REQUEST: Copy out, exactly and without additions, the lines from the one that contains "piece.position.set(BEAD_X, BEAD_Y, BEAD_LIFT" to the one that contains "a pale floor.", both ends included.

** begin **

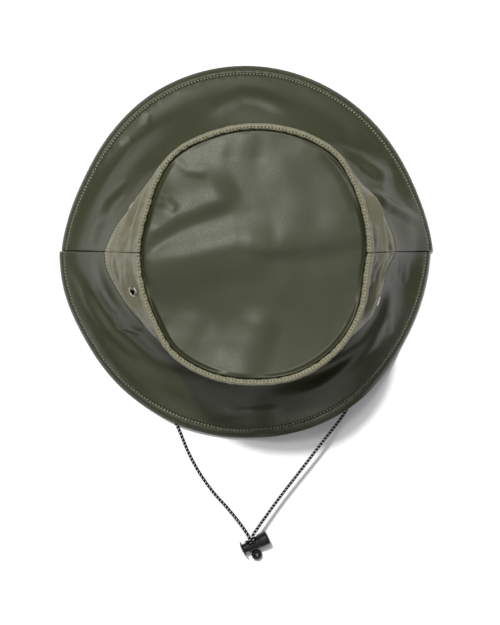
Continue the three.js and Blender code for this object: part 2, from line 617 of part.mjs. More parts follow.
// The cord lock's own frame has +Y along the barrel from its mouth, +X to the front and +Z up
function lockGroup() {
  const group = new THREE.Group();
  group.position.set(LOCK_X, LOCK_Y, LOCK_HEIGHT);
  group.rotation.z = radians(LOCK_TURN - 90);
  hat.add(group);
  return group;
}

function turned(outline) {
  const profile = outline.map(([radius, place]) => new THREE.Vector2(radius, place));
  return toSolid(new THREE.LatheGeometry(profile, ROUND_SEGMENTS));
}

// A slot with round ends through the lock, leaning towards the hat
function slotCutter(start, end, width) {
  const round = width / 2;
  const slot = new THREE.Shape();
  slot.moveTo(round, start + round);
  slot.lineTo(round, end - round);
  slot.absarc(0, end - round, round, 0, Math.PI, false);
  slot.lineTo(-round, start + round);
  slot.absarc(0, start + round, round, Math.PI, 2 * Math.PI, false);
  const depth = 6 * BARREL_RADIUS;
  const options = { depth, bevelEnabled: false, curveSegments: SLOT_SEGMENTS };
  const cutter = new THREE.ExtrudeGeometry(slot, options).translate(0, 0, -depth / 2);
  return toSolid(cutter.rotateY(-radians(SLOT_TILT)));
}

function makeBarrel(group) {
  const bore = PLUNGER_RADIUS + GAP;
  const floor = BARREL_LENGTH - BARREL_END_WALL;
  const neck = (BARREL_RADIUS + bore) / 2;
  const outline = [
    [bore, 0], [neck - BARREL_TAPER, 0], [neck, BARREL_LIP],
    [neck + BARREL_TAPER, SLOT_PLACE + SLOT_LENGTH / 2], [BARREL_RADIUS, floor],
    [BARREL_RADIUS, BARREL_LENGTH - LOCK_BEVEL], [BARREL_RADIUS - LOCK_BEVEL, BARREL_LENGTH],
    [0, BARREL_LENGTH], [0, floor], [bore, floor], [bore, 0],
  ];
  const start = SLOT_PLACE - SLOT_LENGTH / 2;
  const slot = slotCutter(start, start + SLOT_LENGTH, SLOT_WIDTH);
  addPiece('lock_barrel', turned(outline).subtract(slot), BLACK, group);
}

function makePlunger(group) {
  const neck = -PLUNGER_TRAVEL - PLUNGER_REST;
  const top = neck - CAP_THICKNESS;
  const cap = CAP_OUTLINE.map((row) => [CAP_RADIUS * row.reach, top + CAP_THICKNESS * row.depth]);
  const outline = [
    ...cap, [PLUNGER_RADIUS, neck], [PLUNGER_RADIUS, PLUNGER_LENGTH - LOCK_BEVEL],
    [PLUNGER_RADIUS - LOCK_BEVEL, PLUNGER_LENGTH], [0, PLUNGER_LENGTH],
  ];
  const slot = slotCutter(PLUNGER_SLOT_START, PLUNGER_SLOT_END, PLUNGER_SLOT_WIDTH);
  addPiece('lock_plunger', turned(outline).subtract(slot), BLACK, group);
}

function makeBead() {
  const middle = (BEAD_RADIUS + BEAD_BORE) / 2;
  const thick = (BEAD_RADIUS - BEAD_BORE) / 2;
  const profile = [];
  for (let i = 0; i <= BEAD_STEPS; i += 1) {
    const turn = (2 * Math.PI * (i % BEAD_STEPS)) / BEAD_STEPS;
    const radius = middle + thick * Math.cos(turn);
    profile.push(new THREE.Vector2(radius, (BEAD_HEIGHT / 2) * Math.sin(turn)));
  }
  const ring = new THREE.LatheGeometry(profile, ROUND_SEGMENTS).rotateX(Math.PI / 2);
  const piece = addPiece('cord_end', toSolid(ring), BLACK);
  piece.position.set(BEAD_X, BEAD_Y, BEAD_LIFT + BEAD_HEIGHT / 2);
}

makeTip();
makeBand('crown_band_back', BACK_HALF);
makeBand('crown_band_front', FRONT_HALF);
makeBrim('brim_back', BACK_HALF);
makeBrim('brim_front', FRONT_HALF);
for (const frame of eyeletFrames) makeEyelet(frame);
makeTab('cord_tab_left', 180);
makeTab('cord_tab_right', 0);
makeCord('cord_left', LEFT_RUN, RUN_STEPS);
makeCord('cord_tail_left', LEFT_TAIL, TAIL_STEPS);
makeCord('cord_right', RIGHT_RUN, RUN_STEPS);
makeCord('cord_tail_right', RIGHT_TAIL, TAIL_STEPS);
const lock = lockGroup();
makeBarrel(lock);
makePlunger(lock);
makeBead();

export default hat;
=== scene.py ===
"""A rain hat of coated cloth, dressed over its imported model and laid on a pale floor.

Metres, +Z up, the hat's front towards -Y and its left side seam towards -X. The hat's own tables
are in millimetres, degrees and shares, as in the part's source: angles are counted from +X
towards +Y, so the back half runs from 0 to 180 degrees and the front half from 180 to 360.
"""

import logging
import math
from collections.abc import Callable, Sequence
from dataclasses import dataclass, field
from enum import Enum

import bmesh
import bpy
import numpy as np
from mathutils import Matrix, Vector, noise

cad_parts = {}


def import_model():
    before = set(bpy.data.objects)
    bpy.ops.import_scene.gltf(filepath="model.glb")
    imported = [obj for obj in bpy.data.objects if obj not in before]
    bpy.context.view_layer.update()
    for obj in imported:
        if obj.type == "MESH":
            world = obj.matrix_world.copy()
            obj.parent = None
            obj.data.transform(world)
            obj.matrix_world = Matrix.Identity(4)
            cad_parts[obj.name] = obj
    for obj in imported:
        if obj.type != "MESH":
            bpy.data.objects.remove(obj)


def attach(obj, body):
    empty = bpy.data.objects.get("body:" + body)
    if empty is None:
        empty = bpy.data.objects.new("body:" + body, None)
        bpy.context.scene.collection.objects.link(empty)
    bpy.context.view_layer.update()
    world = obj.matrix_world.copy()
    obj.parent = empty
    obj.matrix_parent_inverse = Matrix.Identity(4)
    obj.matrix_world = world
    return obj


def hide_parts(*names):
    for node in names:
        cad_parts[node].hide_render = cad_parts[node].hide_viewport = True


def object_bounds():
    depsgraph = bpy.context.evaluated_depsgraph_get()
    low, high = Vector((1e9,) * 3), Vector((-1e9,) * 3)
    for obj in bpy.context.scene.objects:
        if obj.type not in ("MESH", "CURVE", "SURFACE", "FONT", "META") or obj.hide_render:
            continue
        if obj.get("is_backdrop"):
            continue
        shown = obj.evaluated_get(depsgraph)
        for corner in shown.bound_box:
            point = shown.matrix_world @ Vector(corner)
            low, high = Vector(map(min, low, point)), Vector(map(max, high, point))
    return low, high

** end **

SOLUTION:
  piece.position.set(BEAD_X, BEAD_Y, BEAD_LIFT + BEAD_HEIGHT / 2);
}

makeTip();
makeBand('crown_band_back', BACK_HALF);
makeBand('crown_band_front', FRONT_HALF);
makeBrim('brim_back', BACK_HALF);
makeBrim('brim_front', FRONT_HALF);
for (const frame of eyeletFrames) makeEyelet(frame);
makeTab('cord_tab_left', 180);
makeTab('cord_tab_right', 0);
makeCord('cord_left', LEFT_RUN, RUN_STEPS);
makeCord('cord_tail_left', LEFT_TAIL, TAIL_STEPS);
makeCord('cord_right', RIGHT_RUN, RUN_STEPS);
makeCord('cord_tail_right', RIGHT_TAIL, TAIL_STEPS);
const lock = lockGroup();
makeBarrel(lock);
makePlunger(lock);
makeBead();

export default hat;
=== scene.py ===
"""A rain hat of coated cloth, dressed over its imported model and laid on a pale floor.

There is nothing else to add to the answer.